Date of Award

8-1-2012

Degree Name

Master of Arts

Department

History

First Advisor

Carr, Kay

Abstract

Those who anticipate the end of the world are often met with ridicule. This is especially true with the Millerite movement of the 1830s and 1840s. David L. Rowe has referred to most historians' treatment of them as an episode of "comic relief in the otherwise complex and tragic play of events from Jacksonian Democracy to the Civil War." A number of scholars, starting in the 1980s, established that Millerites were not the lunatic fringe as they were once characterized, mainly by demonstrating that Millerites were not the only group in the antebellum United States harboring apocalyptic expectations, rescuing the Millerites from the fringe of the Second Great Awakening.
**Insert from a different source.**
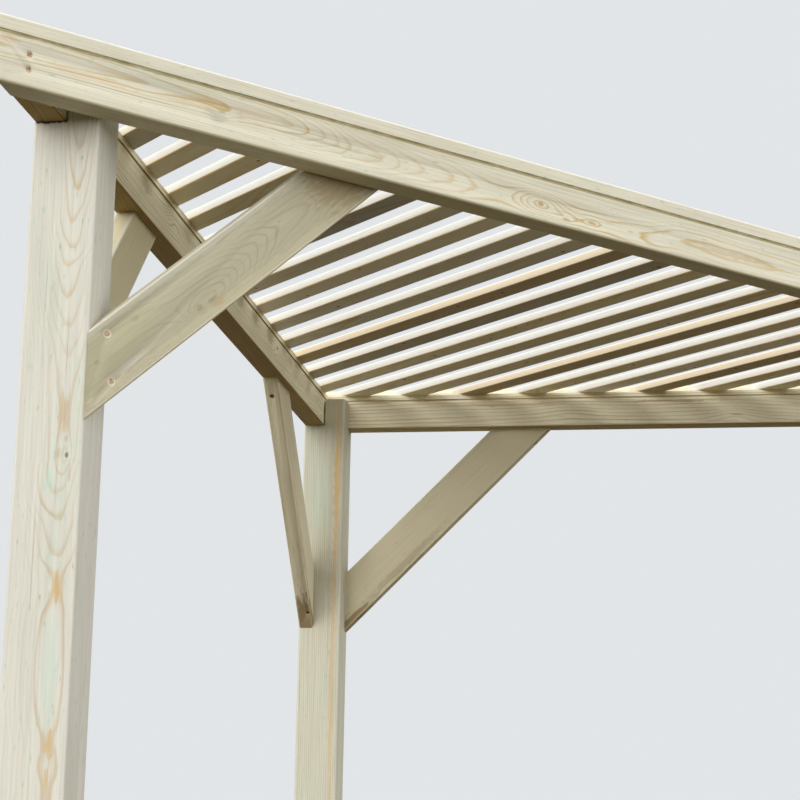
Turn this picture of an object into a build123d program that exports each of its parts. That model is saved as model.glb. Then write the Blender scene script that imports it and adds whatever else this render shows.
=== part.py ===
# Triangular corner pergola in softwood: three posts, three rails, six braces and a slatted roof.
# Millimetres, +Z up. The front rail runs along X on the -Y side and the corner post stands on +Y.
# The origin is on the ground, under the centre of the frame's bounding box.
import os
from math import atan2, cos, sin, sqrt

from build123d import *

# Frame
front_length = 3100.0  # outer face of the front rail, from sharp tip to sharp tip
clear_height = 2100.0  # ground to the underside of the rails

# Posts
post_width = 93.0
post_arris = 5.0  # rounding of the long edges
tongue_rise = 60.0  # post tongue above the underside of the rails
tongue_gap = 3.0  # between the tongue and the rails it stands behind

# Rails
rail_thickness = 45.0
rail_height = 94.0
rail_arris = 4.5  # rounding of the lower edges
rail_top_arris = 4.0
seat_depth = 20.0  # rebate on the inner side that the slats lie in
groove_width = 6.0
groove_depth = 3.0
groove_rounding = 2.4
outer_groove_rise = 70.0  # centre of the outer groove above the underside
inner_groove_rise = 64.0  # centre of the inner groove above the underside

# Braces
brace_thickness = 30.0
brace_arris = 3.0
side_brace_depth = 93.0
corner_brace_leg = 463.0  # reach along the rail and drop down the post
end_brace_leg = 434.0
side_brace_inset = 2.0  # in from the outer face of the rail
front_brace_depth = 91.0
front_brace_drop = 420.5
front_brace_reach = 468.5
front_brace_rise = 58.0  # lap behind the front rail

# Slats
slat_width = 45.0
slat_thickness = 16.0
slat_arris = 2.5
slats_each_side = 14
last_slat_to_tip = 260.75  # centre of the outermost slat from the sharp end of the front rail
slat_end_gap = 1.0  # between a slat's ends and the rails' upstands

# Places that follow from the sizes above
half_front = front_length / 2
y_front = -half_front / 2
y_corner = half_front / 2
rail_length = front_length / sqrt(2)
upstand = rail_thickness - seat_depth
seat_rise = rail_height - slat_thickness
y_front_inner = y_front + rail_thickness
first_slat = 0.5  # the two middle slats stand half a pitch either side of the centre
slat_pitch = (half_front - last_slat_to_tip) / (slats_each_side - first_slat)

# Directions along the left rail, from the corner to the front, and inwards from its outer face
along = Vector(-1, -1, 0).normalized()
inward = Vector(1, -1, 0).normalized()
corner = Vector(0, y_corner, clear_height)

# Front posts stand with one arris against the inner face of the front rail
front_post_start = rail_length - rail_thickness * sqrt(2) - 2 * post_width


def rail_profile(plane):
    """Cross-section of a rail: outer face on the plane's y axis, inner face at rail_thickness."""
    with BuildSketch(plane) as profile:
        with Locations((rail_thickness / 2, rail_height / 2)):
            Rectangle(rail_thickness, rail_height)
        lower = profile.vertices().group_by(Axis.Y)[0]
        fillet(lower, rail_arris)
        upper = profile.vertices().group_by(Axis.Y)[-1]
        fillet(upper, rail_top_arris)
        with Locations((rail_thickness, rail_height)):
            Rectangle(2 * seat_depth, 2 * slat_thickness, mode=Mode.SUBTRACT)
        with Locations((0, outer_groove_rise), (rail_thickness, inner_groove_rise)):
            RectangleRounded(2 * groove_depth, groove_width, groove_rounding, mode=Mode.SUBTRACT)
    return profile.sketch


def outer_plane(inset):
    """Vertical plane parallel to the left rail, inset from its outer face and facing inwards."""
    return Plane(origin=corner + inward * inset, x_dir=along, z_dir=inward)


def cross_plane(distance):
    """Vertical plane square to the left rail, at a distance from the corner, facing the front."""
    return Plane(origin=corner + along * distance, x_dir=inward, z_dir=along)


# Rails, cut to their mitres and butt joints
corner_mitre = Plane(origin=corner, x_dir=(0, 1, 0), z_dir=(-1, 0, 0))
front_butt = Plane(origin=(0, y_front_inner, clear_height), x_dir=(1, 0, 0), z_dir=(0, 1, 0))

with BuildPart() as left_rail:
    extrude(rail_profile(cross_plane(0)), amount=rail_length)
    split(bisect_by=corner_mitre, keep=Keep.TOP)
    split(bisect_by=front_butt, keep=Keep.TOP)

with BuildPart() as right_rail:
    add(left_rail.part.mirror(Plane.YZ))

front_section = Plane(origin=(-half_front, y_front, clear_height), x_dir=(0, 1, 0), z_dir=(1, 0, 0))
left_end = outer_plane(0)
right_end = Plane(origin=corner, x_dir=(1, -1, 0), z_dir=(-1, -1, 0))

with BuildPart() as front_rail:
    extrude(rail_profile(front_section), amount=front_length)
    split(bisect_by=left_end, keep=Keep.TOP)
    split(bisect_by=right_end, keep=Keep.TOP)


# Posts, with shoulders cut for the rails and a tongue left standing inside them
def post_section(distance):
    """Rounded square section of a post whose near side is at a distance from the corner."""
    middle = corner + along * (distance + post_width / 2) + inward * (post_width / 2)
    section = Plane(origin=(middle.X, middle.Y, 0), x_dir=inward, z_dir=(0, 0, 1))
    with BuildSketch(section) as square:
        RectangleRounded(post_width, post_width, post_arris)
    return square.sketch


shoulder = rail_thickness + tongue_gap
post_height = clear_height + tongue_rise

with BuildPart() as left_post:
    extrude(post_section(front_post_start), amount=post_height)
    with BuildSketch(Plane(origin=corner, x_dir=along, z_dir=(0, 0, 1))):
        with Locations((front_post_start + post_width / 2, shoulder / 2)):
            Rectangle(2 * post_width, shoulder)
    extrude(amount=2 * tongue_rise, mode=Mode.SUBTRACT)

with BuildPart() as right_post:
    add(left_post.part.mirror(Plane.YZ))

with BuildPart() as corner_post:
    extrude(post_section(0), amount=post_height)
    with BuildSketch(Plane(origin=corner, x_dir=along, z_dir=(0, 0, 1))):
        with Locations((post_width / 2, shoulder / 2)):
            Rectangle(2 * post_width, shoulder)
        with Locations((shoulder / 2, post_width / 2)):
            Rectangle(shoulder, 2 * post_width)
    extrude(amount=2 * tongue_rise, mode=Mode.SUBTRACT)


# Braces, sawn from a rounded board whose long edges slope between post and rail
def board(axis_plane, depth, length):
    """Board with rounded arrises, centred on the plane's origin and running along its normal."""
    with BuildPart() as blank:
        with BuildSketch(axis_plane):
            RectangleRounded(brace_thickness, depth, brace_arris)
        extrude(amount=length / 2, both=True)
    return blank.part


def side_brace(foot, heading, leg):
    """Brace under the left rail, from the post face at foot, leaning to the front (1) or back (-1)."""
    middle_inset = side_brace_inset + brace_thickness / 2
    reach = leg - side_brace_depth / sqrt(2)
    middle = corner + along * (foot + heading * reach / 2) + inward * middle_inset
    middle -= Vector(0, 0, reach / 2)
    slope = (along * heading + Vector(0, 0, 1)).normalized()
    axis_plane = Plane(origin=middle, x_dir=inward, z_dir=slope)
    with BuildPart() as brace:
        add(board(axis_plane, side_brace_depth, 2 * leg))
        split(bisect_by=Plane(corner, x_dir=along, z_dir=(0, 0, -1)), keep=Keep.TOP)
        split(bisect_by=Plane(corner + along * foot, x_dir=inward, z_dir=along * heading), keep=Keep.TOP)
    return brace.part


def front_brace():
    """Brace lapped behind the front rail, with its foot cut to the side face of the left post."""
    foot_x = -half_front + rail_thickness + post_width * sqrt(2)
    slope_angle = atan2(front_brace_drop, front_brace_reach)
    slope = Vector(cos(slope_angle), 0, sin(slope_angle))
    across = Vector(-sin(slope_angle), 0, cos(slope_angle))
    middle_y = y_front_inner + brace_thickness / 2
    lower_edge = Vector(foot_x + front_brace_reach / 2, middle_y, clear_height - front_brace_drop / 2)
    axis_plane = Plane(origin=lower_edge + across * (front_brace_depth / 2), x_dir=(0, 1, 0), z_dir=slope)
    lap_top = Plane(origin=(0, 0, clear_height + front_brace_rise), x_dir=(1, 0, 0), z_dir=(0, 0, -1))
    with BuildPart() as brace:
        add(board(axis_plane, front_brace_depth, 2 * front_brace_reach))
        split(bisect_by=lap_top, keep=Keep.TOP)
        split(bisect_by=outer_plane(post_width), keep=Keep.TOP)
    return brace.part


left_braces = {
    "corner": side_brace(post_width, 1, corner_brace_leg),
    "end": side_brace(front_post_start, -1, end_brace_leg),
    "front": front_brace(),
}


# Slats, parallel to Y, sawn at the ends to the rails they lie in
def slat(centre_x):
    """Slat left of the centre, from the front rail's upstand to the left rail's upstand."""
    section = Plane(
        origin=(centre_x, y_front + upstand + slat_end_gap, clear_height + seat_rise + slat_thickness / 2),
        x_dir=(1, 0, 0),
        z_dir=(0, 1, 0),
    )
    with BuildPart() as strip:
        with BuildSketch(section):
            RectangleRounded(slat_width, slat_thickness, slat_arris)
        extrude(amount=front_length)
        split(bisect_by=outer_plane(upstand + slat_end_gap), keep=Keep.TOP)
    return strip.part


nodes = {
    "left_post": left_post.part,
    "right_post": right_post.part,
    "corner_post": corner_post.part,
    "left_rail": left_rail.part,
    "right_rail": right_rail.part,
    "front_rail": front_rail.part,
}
for place, left_brace in left_braces.items():
    nodes["left_" + place + "_brace"] = left_brace
    nodes["right_" + place + "_brace"] = left_brace.mirror(Plane.YZ)
for row in range(slats_each_side):
    left_slat = slat(-(row + first_slat) * slat_pitch)
    nodes["left_slat_%02d" % (row + 1)] = left_slat
    nodes["right_slat_%02d" % (row + 1)] = left_slat.mirror(Plane.YZ)

os.makedirs("parts", exist_ok=True)
for name, solid in nodes.items():
    solid.label = name
    export_step(solid, "parts/" + name + ".step")
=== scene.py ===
"""Looks of a triangular corner pergola: pressure-treated softwood, screws, studio and camera.

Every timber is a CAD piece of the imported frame. Its wood is a solid pattern of growth rings about a
pith line of its own, so faces, edges and sawn ends agree. Lengths are metres in the row frame.
"""
import logging
import math
import random
from collections.abc import Callable
from dataclasses import dataclass, replace
from enum import Enum

import bpy
from mathutils import Matrix, Vector


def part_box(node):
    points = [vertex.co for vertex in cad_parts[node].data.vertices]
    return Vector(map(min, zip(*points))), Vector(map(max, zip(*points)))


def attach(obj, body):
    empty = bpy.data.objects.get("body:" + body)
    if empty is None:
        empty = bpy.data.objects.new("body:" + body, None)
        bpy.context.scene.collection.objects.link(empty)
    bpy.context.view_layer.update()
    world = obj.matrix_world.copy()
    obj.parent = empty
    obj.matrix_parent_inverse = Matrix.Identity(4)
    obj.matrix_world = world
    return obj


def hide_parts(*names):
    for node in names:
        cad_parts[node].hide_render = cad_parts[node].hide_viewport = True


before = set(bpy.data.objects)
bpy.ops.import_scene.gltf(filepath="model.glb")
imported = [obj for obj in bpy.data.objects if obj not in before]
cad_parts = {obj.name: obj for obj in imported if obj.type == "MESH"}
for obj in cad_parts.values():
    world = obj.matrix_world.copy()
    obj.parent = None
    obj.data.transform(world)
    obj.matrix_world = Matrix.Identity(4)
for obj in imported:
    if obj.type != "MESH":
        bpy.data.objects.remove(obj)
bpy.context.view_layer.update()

BODY = "root"
LOG = logging.getLogger("corner_pergola")

Colour = tuple[float, float, float]
Point = tuple[float, float, float]
Socket = bpy.types.NodeSocket
Inputs = dict[str | int, object]

HALF = math.sqrt(0.5)
UP: Point = (0.0, 0.0, 1.0)
DOWN: Point = (0.0, 0.0, -1.0)
FRONT: Point = (0.0, -1.0, 0.0)


def srgb(red: int, green: int, blue: int) -> Colour:
    """Turns a colour as seen on a screen into the linear values that a shader takes.

    Args:
        red: Red, 0 to 255.
        green: Green, 0 to 255.
        blue: Blue, 0 to 255.

    Returns:
        The three linear values.
    """
    def linear(value: int) -> float:
        """Returns one channel, linear."""
        share = value / 255
        return share / 12.92 if share <= 0.04045 else ((share + 0.055) / 1.055) ** 2.4

    return linear(red), linear(green), linear(blue)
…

Though critical to our understanding of Millerism, most of these studies have been inexorably confined to western New York, where the movement originated and gained the most support, virtually ignoring Millerites in other parts of the country. More importantly, these studies have failed to break down the entrenched dichotomy between the "optimistic" millennialists, represented by Finneyite evangelicals, and "pessimistic" millenarians, represented most clearly by the Millerites. By examining various aspects of the Millerite movement through its well-established press, this these shows that Millerism, more than a coherent social movement or ecclesiastical institution, was a meeting ground for various currents of millennial thought that were pervasive in the first fifty years of the American republic.